Hi momathome,
I’m so sorry you’ve had to join us but ‘welcome’ to this most awesome site. Rest assured we all totally understand how you are feeling right now. I was diagnosed with bc in march last year, age 34. I had a right mastectomy and total axillary node clearance a week after diagnosis so, like you, had v.little time to get my head round things. I knew v.little about bc prior to diagnosis and it was a VERY steep learning curve for me and those closest to me.
The thought of what I was going to look like after the mastectomy horrified me. I imagined I was gonna look like some sort of freak show and that my boyfriend would never fancy me again.
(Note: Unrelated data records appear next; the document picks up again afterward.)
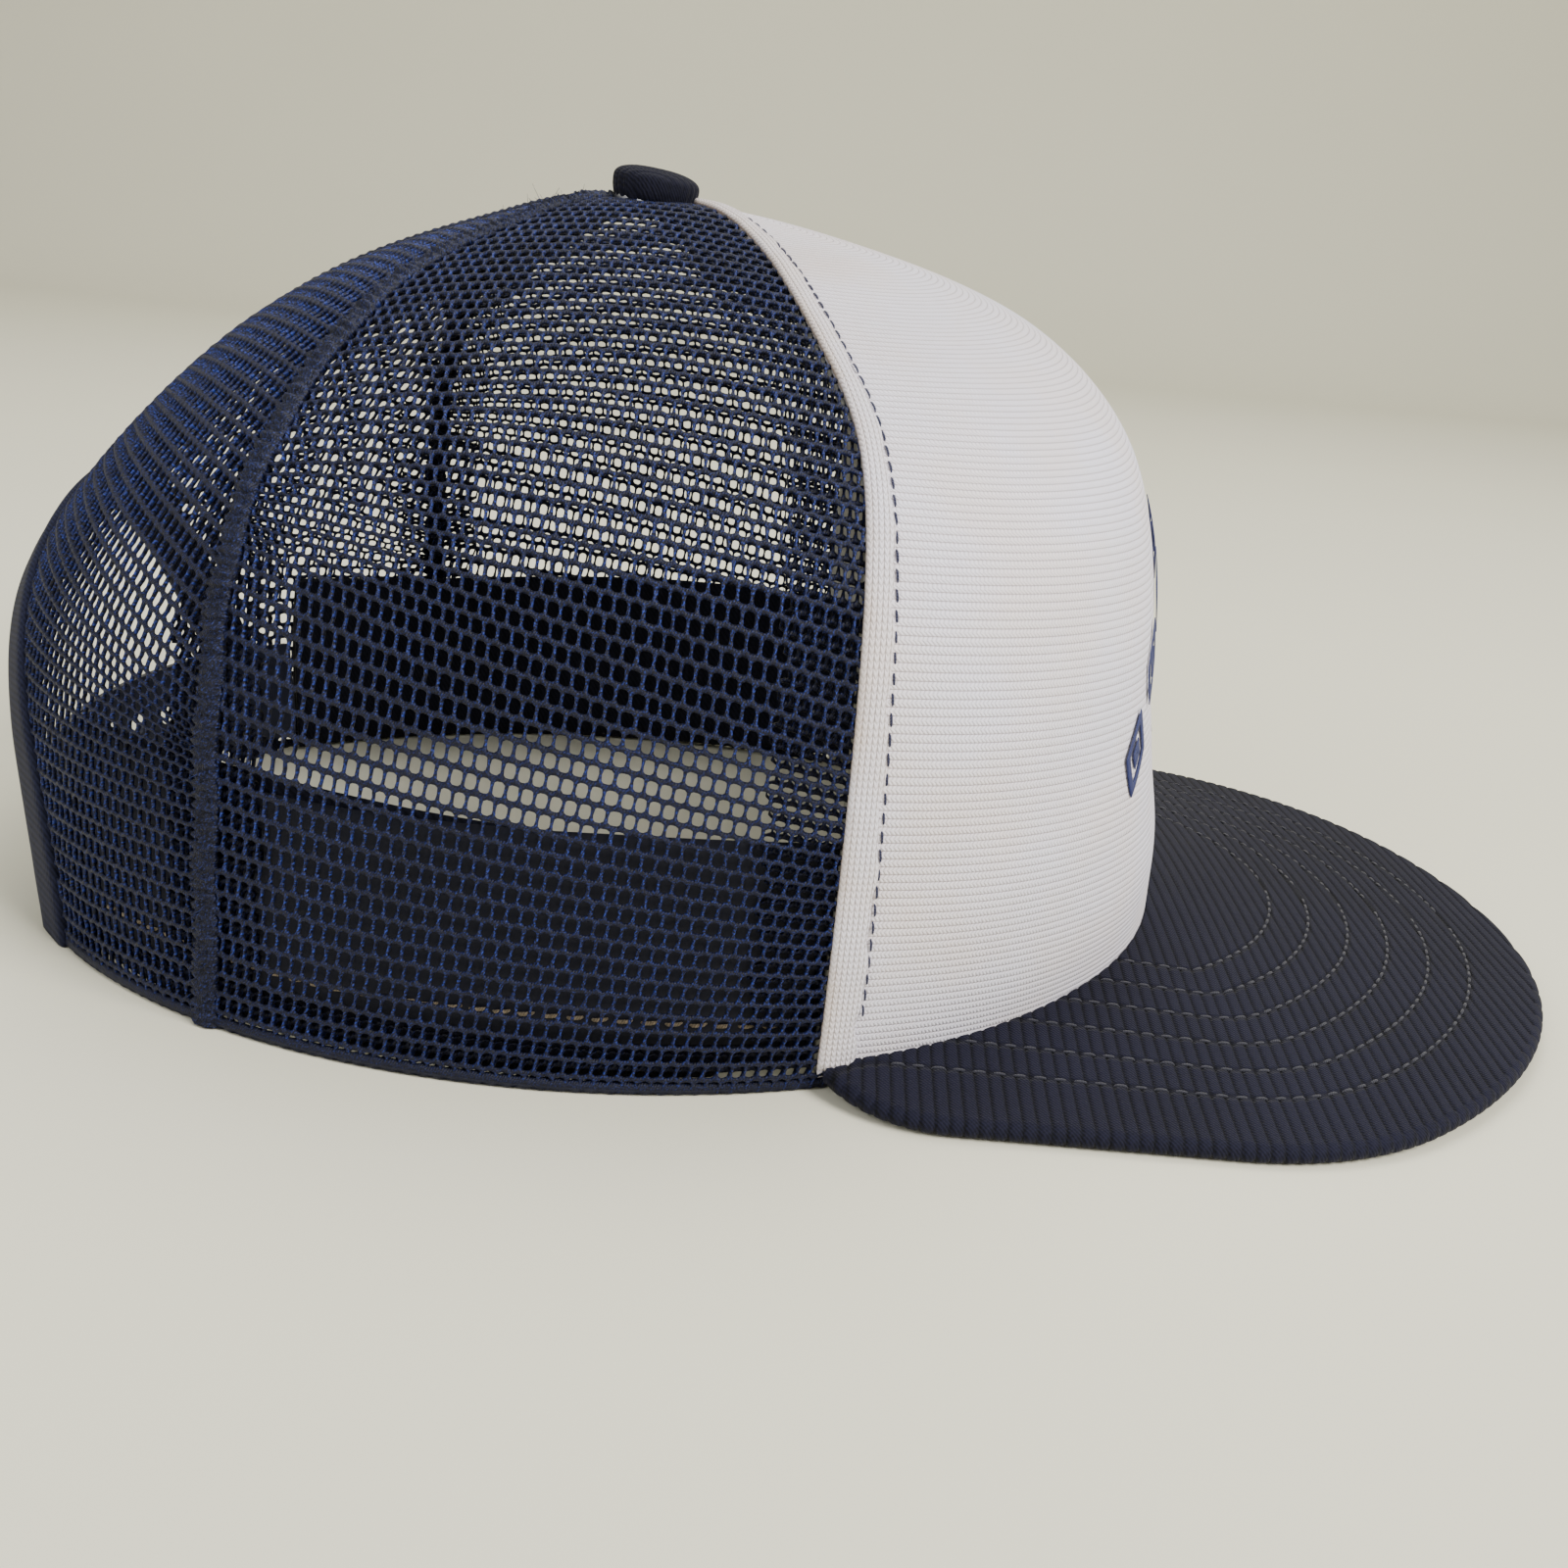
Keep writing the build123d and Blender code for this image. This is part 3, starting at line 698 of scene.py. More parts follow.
def stripPiece(side, word):
    foot = seamAngle(frontSeam, np.array([0.03]))
    footPoint = crownPoint(foot, np.array([0.03]))[0]
    s0 = levelOf(visorTop(footPoint[0] + 4 * mm, footPoint[1]) - 0.6 * mm)
    s = np.linspace(s0, strip["topLevel"], strip["steps"])
    t = np.linspace(0, 1, strip["across"])
    width = stripWidth(s) * (1 + 0.06 * np.sin(s * 71) + 0.04 * np.sin(s * 163 + 1))
    shift = width[:, None] * t[None, :]
    angle = seamAngle(frontSeam, np.repeat(s[:, None], len(t), 1), shift - strip["overSeam"])
    place, out = crownFrame(angle, s[:, None] + 0 * t)
    rise = strip["bulge"] * (1 - np.abs(2 * t - 1) ** 3.2) ** 0.7
    crowned = rise[None, :] * (1 + 0.16 * ripple(place, 9 * mm, 5))
    rings = raisedRings(place, out, crowned - 0.05, strip["thickness"])
    run = runAlong(place[:, 9]) / mm
    # stain along the seam side; the last term makes it darker and browner towards the top
    stain = 0.22 + 0.55 * np.clip(1 - t * 2.2, 0, 1)[None, :] * (0.6 + 0.6 * ripple(place, 17 * mm, 8)) \
        + 0.25 * np.clip((place[..., 2] / mm - 85) / 30, 0, 1)
    stain = np.clip(np.concatenate([stain, stain[:, ::-1]], 1), 0, 1)
    piece = bandPiece(f"edge_strip_{word}", rings, ringMap(shift / mm, run), {"stain": stain}, side)
    dress(piece, "strip", "edge_cloth", f"front_edge_strip_{word}")


# stitches
def dashes(name, path, out, stitch, material, slot, node):
    # short rounded threads laid along one or more paths, each end dipping into the cloth
    length, pitch, radius, slant = (stitch[key] for key in ("length", "pitch", "radius", "slant"))
    allPoints, allFaces, allUv, base = [], [], [], 0
    for points, normals in zip(path, out):
        run = runAlong(points)
        count = int((run[-1] - length) / pitch)
        if count < 1:
            continue
        t = np.linspace(0, 1, 7)
        at = np.arange(count)[:, None] * pitch + t[None, :] * length
        p = np.stack([np.interp(at, run, points[:, i]) for i in range(3)], -1)
        n = unit(np.stack([np.interp(at, run, normals[:, i]) for i in range(3)], -1))
        along = unit(np.gradient(p, axis=1))
        sideways = np.cross(n, along)
        arc = np.sqrt(np.clip(1 - np.abs(2 * t - 1) ** 2.4, 0, 1))
        dip = (arc - 1) * radius * 1.5 - stitch.get("sink", 0.0)
        p = p + n * dip[None, :, None] + sideways * ((t - 0.5) * slant)[None, :, None]
        thick = radius * (0.45 + 0.55 * arc)[None, :, None, None]
        turn = np.arange(6) * math.pi / 3
        ring = p[:, :, None] + thick * (n[:, :, None] * np.sin(turn)[:, None] * 0.8
                                        + sideways[:, :, None] * np.cos(turn)[:, None])
        one = gridFaces(7, 6, closeColumns=True)
        ends = np.array([[0, 1, 2, 3], [0, 3, 4, 5]])
        one = np.concatenate([one, ends[:, ::-1], ends + 36])
        faces = (one[None] + (np.arange(count) * 42)[:, None, None]).reshape(-1, 4) + base
        uv = np.stack([np.broadcast_to(at[:, :, None] / mm, ring.shape[:3]),
                       np.broadcast_to(turn * radius / mm, ring.shape[:3])], -1)
        allPoints.append(ring.reshape(-1, 3))
        allFaces.append(faces)
        allUv.append(uv.reshape(-1, 2))
        base += count * 42
    piece = meshPiece(name, np.concatenate(allPoints), np.concatenate(allFaces), np.concatenate(allUv))
    dress(piece, material, slot, node)


def bothSides(points, normals):
    return [points, mirrored(points)], [normals, mirrored(normals)]


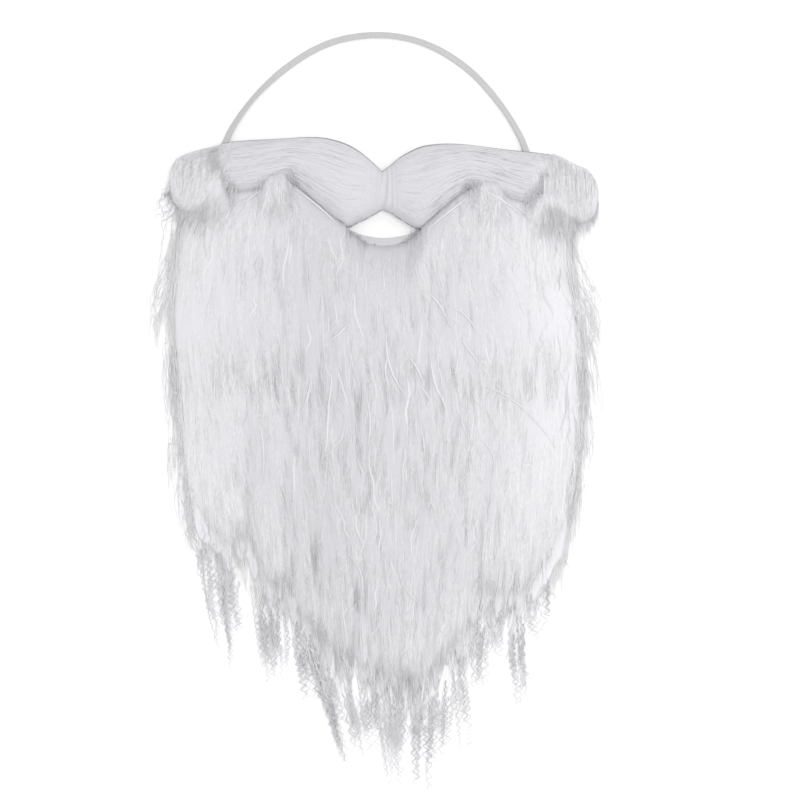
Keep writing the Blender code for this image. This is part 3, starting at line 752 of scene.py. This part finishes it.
hair_mass, tree, shader = new_material("hair_mass", 0.7, 0.2)
streaks = stretched_noise(tree, (120, 7), 3)
tint = ramp(tree, streaks, [(0.3, (0.700, 0.695, 0.726)), (0.7, (0.724, 0.719, 0.752))])
mass_tone_across = ramp(tree, own_across(tree), [(place, (share, share, share)) for place, share in MASS_TONE_ACROSS])
tree.links.new(multiplied(tree, tint, mass_tone_across), shader.inputs["Base Color"])
raise_surface(tree, shader, streaks, STREAK_RELIEF, 0.15)
hair_ground.data.materials.append(hair_mass)

LAYERS = {      # locks, hairs in a lock, points, highest and lowest root, length, width, lift, wave, lean
    "hair_seam": (170, 15, 6, 1.07, 0.97, (0.030, 0.060), (0.006, 0.012), (0.0, 0.0001), 0.0007, 0.0020),
    "hair_upper": (240, 22, 6, 1.04, 0.50, (0.060, 0.120), (0.006, 0.016), (0.0, 0.0001), 0.0010, 0.0040),
    "hair_lower": (240, 23, 6, 0.58, 0.06, (0.050, 0.110), (0.006, 0.016), (0.0, 0.0001), 0.0012, 0.0045),
}
HAIR_RADIUS = 0.00012

draw = np.random.default_rng(20)
falls = []
for name, layer in LAYERS.items():
    paths, shade = lock_hairs(draw, *layer)
    falls.append(hair_mesh(name, paths, HAIR_RADIUS * draw.uniform(0.8, 1.6, len(paths)), shade, 3, 0.2))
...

Like you I was not able to have an immed recon so I knew that I was gonna be one boob down for quite some time. In fact, I can’t even have my recon 'til a year after my rads which will be Dec at the earliest.
Before I went for my surgery, myself and my OH went on the internet to look at pictures of women post mastectomy. I wanted us both to be prepared for what I was going to look like, but to be honest I think it scared me even more at the time. I just wasn’t ready for it, and I realise now. The day I had my mastectomy I was distraught, and as my trolley was being wheeled down to theatre I was crying my eyes out. My OH was holding my hand and being really supportive. I just felt that I was going to sleep as one person and was going to wake up as someone completely different. It was like I was never gonna be ‘me’ again. I cried right 'til the time I was put to sleep pretty much!
When I came round though I found I was nowhere near as scared as I thought I’d be. Strangely I felt an enormous sense of relief. I was so glad that the tumour had been removed that I began to feel that losing a boob was a small price to pay. Of course I was gutted, but at the same time I was relieved. Prior to the op I thought I defo would not be able to look at myself afterwards, but actually I found that I was able to look at the scar really soon after. It was just a long, neat scar, covered by a dressing, and I had 2 drains in. It wasn’t until I got home 5 days later that my OH got a chance to look at the scar. I needed help changing my dressing and he was only too happy. I think it made him feel needed, if you know what I mean. Thankfully he was totally unfazed by the whole thing, and I was so grateful for his positive reaction.
I recovered from the op really quickly, largely thanks to the ‘exercises after breast surgery’ booklet I got from this site and took into hosp with me. I went home with a ‘softie’ which my bcn gave me and, once the scar had settled, I was fitted for my proper prosthesis.
I really hope that helps. All the very best for your op on the 7th, if you need any hospital ‘top tips’ then just say the word!